Welfare e occupazione: un binomio possibile?
In tempo di crisi, aumentare i fondi per le politiche sociali significa creare nuovi posti di lavoro. È quanto sostiene un gruppo di ricercatori della “Sapienza – Università di Roma”, coordinati da Andrea Ciarini
di Lilia Biscaglia
La Rete “Cresce il Welfare, cresce l’Italia” – promossa da 40 tra le maggiori organizzazioni sociali che operano nel campo dell’economia sociale, del volontariato e del sindacato – ha presentato i primi dati di una ricerca su investimenti nel welfare e rilancio dell’occupazione.
UN SETTORE IN CRESCITA – Secondo i dati presentati lo scorso 5 luglio a Roma, tra il 2008 e il 2012, ovvero in piena crisi economica, si sono creati oltre 1 milione e 600mila nuovi posti di lavoro in Europa, all’interno dei servizi di welfare, cura e assistenza. La crescita dell’occupazione in questo settore sarebbe destinata a crescere anche grazie ad alcuni fenomeni che investono i Paesi europei, come l’invecchiamento della popolazione e il problema della non autosufficienza, ma anche il tema della conciliazione vita-lavoro e la cura e assistenza dell’infanzia.
LE DIFFERENZE IN EUROPA – Ma se in tutto il Vecchio Continente cresce la domanda di servizi di assistenza e cura alle persone, diverse sono le risposte e le strategie adottate in Europa per rispondere a questi bisogni. Accanto a Paesi come Svezia, Danimarca e Francia, che hanno puntato sulla crescita dell’occupazione formale, pubblica, privata o di terzo settore, esterna alla famiglia, in Paesi come Italia, Spagna e Portogallo, la risposta ai bisogni di assistenza alle persone arriva dall’attività di cura informale, svolta cioè direttamente dalle famiglie.
LA SITUAZIONE ITALIANA – Tra il 2008 e il 2012 le risorse per il sociale in Italia sono crollate del 90%. I tagli hanno avuto ricadute immediate sulle famiglie, sugli enti locali e sulle organizzazioni del terzo settore che – nonostante il crescente bisogno di servizi di cura e assistenza – ormai sono allo stremo. La scarsità di risorse ha alimentato fenomeni quali la mancanza di tutele e la compressione dei salari di chi lavora nei servizi alla persona. Inoltre, mancano meccanismi di incentivazione fiscale per il riconoscimento del lavoro di cura informale o l’emersione del lavoro nero nel settore delle cure domiciliari. Ad esempio, la ben nota “indennità di accompagnamento” per gli anziani non autosufficienti – che si basa sul trasferimento di risorse alle famiglie – di fatto non prevede alcun controllo sull’uso delle risorse. In questo modo, il poco lavoro che da solo si crea è spesso a bassi salari e a bassi livelli di protezione sociale. Senza poi parlare del divario interno crescente tra alcune regioni del Nord e del Centro-Nord – che sperimentano modelli di intervento innovativi – e le regioni meridionali, strette tra le carenze strutturali di servizi e una domanda sociale condizionata dall’aumento della disoccupazione.

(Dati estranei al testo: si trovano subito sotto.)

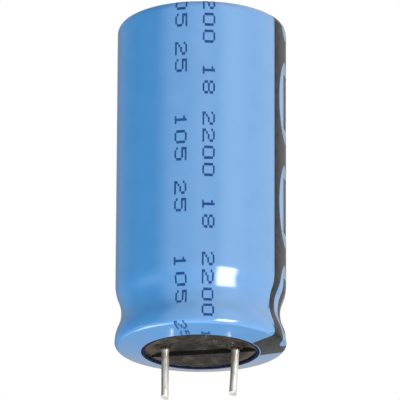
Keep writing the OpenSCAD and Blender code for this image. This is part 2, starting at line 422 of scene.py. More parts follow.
@dataclass(frozen=True)
class TinPlate(Finish):
    """Drawn tinned wire: bright, with fine lines along it and dull smears."""

    bright: Colour = (0.98, 0.96, 0.89)
    dull: Colour = (0.56, 0.52, 0.44)
    lines: Pattern = Pattern(0.09, 3.0, (1.0, 1.0, 0.06))
    smears: Pattern = Pattern(0.35, 4.0, (1.0, 1.0, 0.45), (0.46, 0.68))
    tarnish: Pattern = Pattern(0.2, 3.0)
    weld_z: Point = (-0.05, 0.35)
    roughness: float = 0.42
    depth: float = 0.012

    def paint(self, graph: Graph) -> None:
        """Draws lines along the wire and dulls it in smears and at the weld.

        Args:
            graph: The nodes of an empty material.
        """
        lines, smears = self.lines.draw(graph), self.smears.draw(graph)
        weld = graph.axes(graph.place())[2].ramp(*self.weld_z)
        stain = 0.4 * smears + 0.75 * weld * (0.45 + 0.8 * self.tarnish.draw(graph))
        graph.surface(Base_Color=graph.mix(stain, self.bright, self.dull), Metallic=1.0,
                      Roughness=self.roughness + 0.14 * smears + 0.1 * lines,
                      Normal=graph.bump(lines + 0.8 * smears, self.depth))


@dataclass(frozen=True)
class Aluminium(Finish):
    """Bare aluminium: a drawn can, a rolled tab or a foil."""

    bright: Colour = (0.80, 0.81, 0.82)
    dull: Colour = (0.62, 0.63, 0.65)
    lines: Pattern = Pattern(0.25, 4.0, (1.0, 0.05, 1.0))
    cloud: Pattern = Pattern(2.2, 3.0, contrast=(0.35, 0.7))
    pits: Specks = Specks(0.5)
    roughness: float = 0.34
    depth: float = 0.006

    def paint(self, graph: Graph) -> None:
        """Adds brushed or etched grain and a cloudy tone.

        Args:
            graph: The nodes of an empty material.
        """
        lines, cloud, pits = (pattern.draw(graph) for pattern in (self.lines, self.cloud, self.pits))
        wear = 0.5 * cloud + 0.35 * lines
        graph.surface(Base_Color=graph.mix(wear, self.bright, self.dull), Metallic=1.0,
                      Roughness=self.roughness + 0.14 * lines + 0.1 * cloud,
                      Normal=graph.bump(lines - 0.6 * pits, self.depth))


@dataclass(frozen=True)
class Tissue(Finish):
    """Soaked separator paper or clear film tape over it, with fibres and cloudy wetness."""

    wet: Colour = (0.46, 0.36, 0.22)
    dry: Colour = (0.68, 0.60, 0.44)
    fibres: Pattern = Pattern(0.3, 4.0, (1.0, 1.0, 0.15))
    cloud: Pattern = Pattern(2.8, 3.0, contrast=(0.35, 0.68))
    roughness: float = 0.45
    depth: float = 0.02

    def paint(self, graph: Graph) -> None:
        """Mixes fibres into a cloudy tan.

        Args:
            graph: The nodes of an empty material.
        """
        fibres = self.fibres.draw(graph)
        dryness = 0.6 * self.cloud.draw(graph) + 0.4 * fibres
        graph.surface(Base_Color=graph.mix(dryness, self.wet, self.dry),
                      Roughness=self.roughness + 0.2 * fibres, Normal=graph.bump(fibres, self.depth))


@dataclass(frozen=True)
class StudioPaper(Finish):
    """Plain pale paper of the floor."""

    tone: Colour = (0.86, 0.86, 0.86)
    light: Colour = (0.88, 0.88, 0.88)
    tooth: Pattern = Pattern(6.0, 3.0)
    roughness: float = 0.85
    depth: float = 0.05

    def paint(self, graph: Graph) -> None:
        """Gives the paper a faint tooth.

        Args:
            graph: The nodes of an empty material.
        """
        tooth = self.tooth.draw(graph)
        graph.surface(Base_Color=graph.mix(tooth, self.tone, self.light), Roughness=self.roughness,
                      Normal=graph.bump(tooth, self.depth))


def add_object(name: str, data: bpy.types.ID) -> bpy.types.Object:
    """Adds a new object to the scene.

    Args:
        name: Name of the object.
        data: Its mesh, lamp or camera.

    Returns:
        The object.
    """
    made = bpy.data.objects.new(name, data)
    bpy.context.scene.collection.objects.link(made)
    return made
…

LE PROPOSTE DELLA RETE “CRESCE IL WELFARE” – Secondo la Rete “Cresce il Welfare, cresce l’Italia”, serve investire sul welfare per il rilancio dell’occupazione, dell’economia, e per il sostegno alle famiglie italiane. Poche e incisive le proposte al Governo per l’adozione di alcune misure strategiche come la formulazione di un Piano nazionale per la non autosufficienza e l’aumento di incentivi fiscali e contributivi per favorire l’emersione del lavoro nero nel settore dei servizi alla persona. Tanto più che, in questo momento, la Commissione Europea ha concesso all’Italia una maggiore flessibilità di bilancio nel 2014 per investimenti produttivi e per rilanciare la crescita.
LE PAROLE DEL VECEMINISTRO – Il vice-ministro alle Politiche sociali, Maria Cecilia Guerra, che ha partecipato all’evento di presentazione della ricerca, ha sottolineato la necessità di “smantellare i luoghi comuni da cui derivano convinzioni e scelte politiche conseguentemente sbagliate. E il primo luogo comune è proprio che il welfare sia una spesa improduttiva”. Secondo Guerra per trasformare le politiche sociali da costo ad investimento, servono “politiche sociali non più intese come interventi riparatori, ma soprattutto come servizi e supporti inclusivi, affinché le persone siano davvero artefici e protagoniste della propria esistenza”.